Josyane and Robert Young in their London gallery.

The reason we don’t stress the commercial side of this program is that we don’t want to muddy the waters. This is not Robert Young Antiques morphing into a contemporary art dealership (as many firms who originally built their galleries and reputations handling antique and historic art have done and are doing). We just want to break down the stigma that old things are now somehow artistically or aesthetically obsolete. 

We have been fortunate that the works we handle at RYA have largely been blessed by the contemporary style police, probably because they have a curious compatibility with contemporary and modern works and spaces.

But personally I have always disliked the segregation of old and new, both in museums and commercial galleries. We know that artists have historically been inspired by the works of previous generations and centuries, so it seemed sensible to get young contemporary artists in to look at our collections in a different way and see what elements they found interesting, relevant, exciting, or inspiring. I wanted them to re-contextualize “antiques” and look at old things in a fresh way, simply as combinations of form, colors, textures, and so forth, the elements that make up all art.

Primitive standing horse in carved and painted birchwood, Swedish, c. 1740.

How do you choose among the applicants?

We have employed Erin Hughes as our Contemporary Collabora­tions curator. Erin is an artist, a master’s graduate of the RCA, and passionately involved in the contemporary art world. However, she also has a foot in our camp because when studying at RCA she started to work with us to help pay her fees and other costs. She has a genuine sensitivity to the works we handle and a grasp of the developments in contemporary art. All applications are addressed to her, some she solicits, others come completely out of the blue. She selects a shortlist of typically between three and five proposals, which we then go through together and agree on which artist to select.

The artists have to submit images and a written proposal, including details about which pieces from our collection are most interesting or relevant to them. I don’t judge the works or even claim to understand some of them. I just like them to grab me somehow and to get the feeling that they have really looked at things in our collection and found something worthwhile and inspiring. It’s a gut thing.

Wine rack in wrought iron, French, c. 1900.

In this country there can be an indifference bordering on contempt for the arts of the past, especially among young people. Do you find that to be true in the community of the artists you have featured?

Honestly, no—really, really not. However, the artists we have worked with have often said that the process has changed their attitude toward old things. I guess the ones who have been keen to apply already have some kind of sensitivity to historic material, and of course the RCA master’s degree students are by definition educated, and artistically aware, so maybe not a good random selection of artists. But before we began this initiative, we already had several students a week coming in to explore our collection—some, sketching, others taking photos, some just mooching around and quietly looking but genuinely engaging with the works.
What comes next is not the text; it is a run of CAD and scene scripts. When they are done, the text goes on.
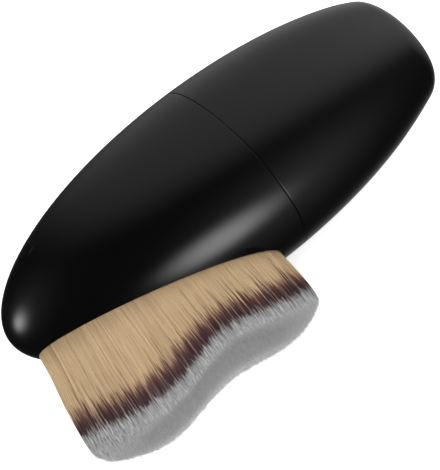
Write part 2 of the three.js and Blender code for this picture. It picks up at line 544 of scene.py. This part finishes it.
tuft = dict(
    rootZ=-6.7 * mm,  # the roots leave the cast block here
    fit=0.05 * mm,  # space between the outermost roots and the socket
    straight=1.5 * mm,  # the filaments run straight this far below the block
    leastFree=4 * mm,  # and stand free over at least this length
    depth=39.835 * mm,  # mean depth of the tips below the axis
    wave=1.65 * mm,  # rise and fall of the tips
    period=38.6 * mm,
    lobe=-46.4 * mm,  # where the front lobe is
    slant=0.01,
    lean=0.028,  # of the whole tuft towards the nose
    noseLean=0.196,  # outward lean that the foremost filaments add
    noseBow=0.54 * mm,  # they also bow outwards on the way
    rearBow=0.35 * mm,  # and so do the rearmost
    skew=0.068,  # the near side's lobes sit this much further back per mm of width
    flare=0.065,  # sideways spread towards the tips
    rearFlare=0.14,  # what the rear end adds to it
    cornerStart=0.855,  # share of the oval beyond which the face rounds off
    sideCorner=0.42 * mm,
    noseCorner=5.6 * mm,
    rearCorner=0.6 * mm,
)


def forwardOf(rootX):  # 0 at the rear end of the oval, 1 at the nose end
    return np.clip((socket["x"] + socket["long"] - rootX) / (2 * socket["long"]), 0, 1)


def tipOf(share, angle):
    # root place, lean and depth of the filament at a share of the oval and an angle:
    # the depth is a cosine along the brush, less a quarter-ellipse near the rim
    rootX = socket["x"] + (socket["long"] - tuft["fit"]) * share * np.cos(angle)
    rootY = (socket["wide"] - tuft["fit"]) * share * np.sin(angle)
    lean = tuft["lean"] + tuft["noseLean"] * forwardOf(rootX) ** 2.5
    past = ramp(share, tuft["cornerStart"], 1)
    corner = (
        tuft["sideCorner"]
        + tuft["noseCorner"] * np.clip(-np.cos(angle), 0, 1) ** 3
        + tuft["rearCorner"] * np.clip(np.cos(angle), 0, 1) ** 4
    )
    along = rootX - tuft["lobe"]
    phase = 2 * np.pi * (along + tuft["skew"] * rootY) / tuft["period"]
    face = tuft["depth"] + tuft["wave"] * np.cos(phase) - tuft["slant"] * along
    return rootX, rootY, lean, face - corner * (1 - np.sqrt(1 - past**2))


def alongFilament(rootX, rootY, lean, depth, z):
    # straight down the socket, then leaning to the nose, bowing outwards (a parabola)
    # and spreading slightly sideways
    leave = np.minimum(eggRadius(rootX), depth - tuft["leastFree"])
    free = np.clip(-z - leave, 0, None) / (depth - leave)
    forward = forwardOf(rootX)
    bow = tuft["rearBow"] * (1 - forward) ** 3 - tuft["noseBow"] * forward**2.5
    below = np.clip(tuft["rootZ"] - tuft["straight"] - z, 0, None)
    x = rootX - lean * below + 4 * free * (1 - free) * bow
    rear = np.clip(1 - 2 * forward, 0, 1)
    y = rootY * (1 + free * (tuft["flare"] + tuft["rearFlare"] * rear**2))
    return np.stack([x, y, z + 0 * x], -1)


core = dict(inset=0.8 * mm, short=1.3 * mm, columns=160, sideRows=26, faceRows=16)


def buildCore():
    # the mass behind the outer layer: the tuft's own outline, drawn in and cut short
    angle = np.arange(core["columns"]) / core["columns"] * 2 * np.pi
    inner = 1 - core["inset"] / socket["wide"]
    rows, marks = [], []

    def addRow(share, progress):
        rootX, rootY, lean, depth = tipOf(share * inner * np.ones(core["columns"]), angle)
        z = lerp(tuft["rootZ"], core["short"] - depth, progress)
        rows.append(alongFilament(rootX, rootY, lean, depth, z))
        marks.append((depth + z) / mm)

    for share in (0.3, 0.7):
        addRow(share, 0.0)
    for progress in np.linspace(0, 1, core["sideRows"]):
        addRow(1.0, progress)
    for share in np.linspace(0.97, 0.06, core["faceRows"]):
        addRow(share, 1.0)
    rows, marks = np.array(rows), np.array(marks)
    points, faces = cappedGrid(rows)
    fromTip = np.concatenate([marks.ravel(), marks[[0, -1]].mean(1)])
    look = np.tile([0.3, 0.0, 0.0], (len(points), 1))  # painted shade: a darker tone for the mass behind the outer layer, and unshifted zones
    marks = {"fromTip": fromTip, "strandLook": look, "undyed": np.zeros(len(points))}
    mass = addMesh("tuft_core", layDown(points), faces, marks)
    mass.data.materials.append(filament)
    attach(mass, "root")
    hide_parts("bristle_bundle")


filaments = dict(
    flankCount=16000,  # in the outer layer, seen over their whole length
    flankDepth=1.1 * mm,  # thickness of that layer
    hiddenStart=3 * mm,  # they start this far inside the mouth
    flankRings=(0, 0.3, 0.6, 0.8, 0.93, 1.0),  # shares of the length where a ring stands
    tipCount=40000,  # behind it, seen only at their ends
    tipLength=8 * mm,
    tipRings=(0, 0.55, 0.85, 1.0),
    thickness=0.14 * mm,  # drawn twice as thick as the real 0.07 mm, so that it shows
    tipThickness=0.06 * mm,
    taper=4.5 * mm,  # length of the tapered end
    uneven=0.22 * mm,  # how unevenly the tips end
    rimUneven=1.2,  # how much more so at the rim, which softens the outline
    rimFrom=0.85,
    clump=2.0 * mm,  # width of the bunches, with partings between them
    gather=0.286,  # share of the way to the middle that the tightest bunch draws in
    closing=5 * mm,  # over this length the bunches close up again at the tips
    lock=0.22 * mm,  # width of the locks that share one tone
    lockTone=0.35,  # how far the tone differs between locks, and within one
    ownTone=1.1,
    sideTone=(0.05, 0.85),  # darkest and palest tone on the sides of the pale ends
    faceToneAndPaintedShade=(0.14, 0.34),  # the same on the velvety face, a narrow range kept low as painted shade, before its rim is added
    acrossPaintedLight=0.1,  # painted light: what the face gains from the upper side to the lower one
    lowerRimPaintedLight=0.42,  # painted light from the pale ground: what its rim near the ground gains, and where that starts
    lowerRimFrom=0.3,
    rimPaintedLight=0.16,  # painted light: what the rim gains all round, and between which shares
    rimPaintedLightSpan=(0.62, 0.92),
    lowJitter=(0.4, 1.7),  # mm by which the pale end differs between locks, and within one
    highJitter=(0.8, 3.8),  # the same for the upper end of the dark band
    rearLow=1.4,  # mm by which the band's upper end is lower at the rear end
    longDye=8.0,  # mm that the dye climbs further on a few
    longDyeFrom=0.86,  # share of the filaments without that
    undyed=0.85,  # how pale the least dyed filaments are in the band
    undyedSpan=(0.88, 0.96),  # shares of the filaments between which that sets in
    stray=0.12 * mm,
    perPiece=5500,
)


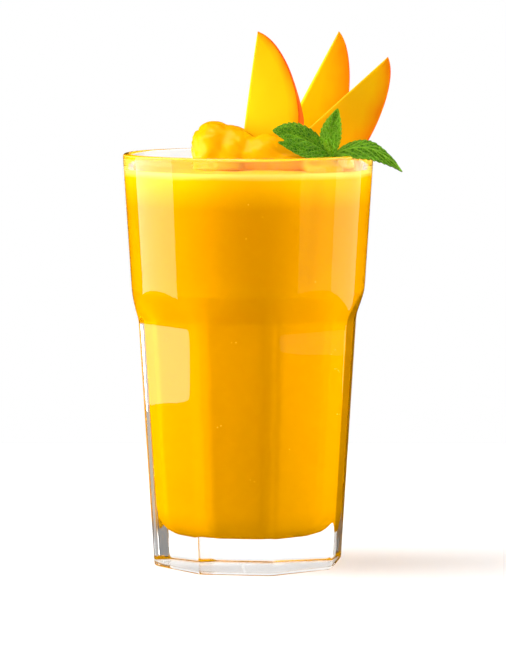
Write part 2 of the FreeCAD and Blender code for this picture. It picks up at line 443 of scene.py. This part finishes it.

Typically it is the more abstract pieces such as the primitive sculptures of the stylized horse and bird-form snuffbox that attract them.

Stylized bird snuffbox, French, c. 1800. Carved boxwood and brass; height 2 ¾, width 4 ¾, depth 2 ½ inches.

We are showing one of your Contemporary Collaborations, An Unusual Arrangement by Amba Sayal-Bennett. How did this artist engage with the material in your gallery?

Amba was immediately attracted to linear forms and the old oxidized and patinated ferrous metal surfaces. Originally she thought she was going to work around a wrought-iron wine rack that has a wavy repetitive form to its “shelves.” She toyed with a range of other wrought-iron pieces before she discovered the Peerman lighting device, which she felt reflected the human form and had a zoomorphic quality about it. She became increasingly involved with the materiality of the pieces and the way these complicated hand-wrought forms had been fashioned before welding was invented, developing in the process a huge respect for the original makers who were, of course, humble artisans, never “artists.” Kind of my point!

Glove mold by Pelletier and Jaminet, French, 1920. Molded sheet brass; height 20 1/4 inches.

If I confessed to you that, much as I applaud this venture into contemporary art, it has made me appreciate the unselfconscious nature of the traditional material even more, would you be disappointed?

I refer you to my answer of a moment ago, and no, of course I would not and could not be disappointed. The idea was never to measure or judge the merits or qualities of old against new. As a teenager, when I fantasied that I might seek out a life as an artist, I was once completely bowled over by an amazingly worn and patinated rustic piece I saw in an antiques shop window. I thought it was so very cool and also I thought I might be the only person who knew how great it was. But of course it was like it was because of its age. It was not something “makeable”; it just had qualities that only time, use, and wear can bestow on wood. The wonderful arrogance of youth let me believe I’d discovered it, but what I did learn from that moment is that to be “cool” art didn’t have to be modern.

Then I learnt that Henry Moore had been inspired by nature—raw driftwood, ancient rocks with holes in them, sun-bleached bones, all the things that have some kind of past and yet are simply timeless. It’s not a question of choosing between the old and the new, but of seeing the qualities that animate them both.

Two washtubs in galvanized molded sheet zinc, English, c. 1930. 

What surprised you most about these collaborations? What have you learned?

I think the surprise has really been in the response we’ve encountered. I anticipated artists wanting to create something outside their normal practice but I hadn’t anticipated how many of them would be eager to be included in Contemporary Collaborations.

I don’t know how many of our traditional clients have embraced the project, but some have been intrigued (one bought one of the works), some have been genuinely complimentary, others just critical. All of which means it is working. 

When I said it was not a commercial initiative, I meant it. I simply wanted to explore. I’m loving the journey. Perhaps we will discover something irresistible, something visually extraordinary and emotionally moving through this process. In the meantime we will continue gradually to dismantle barriers and see where that takes us.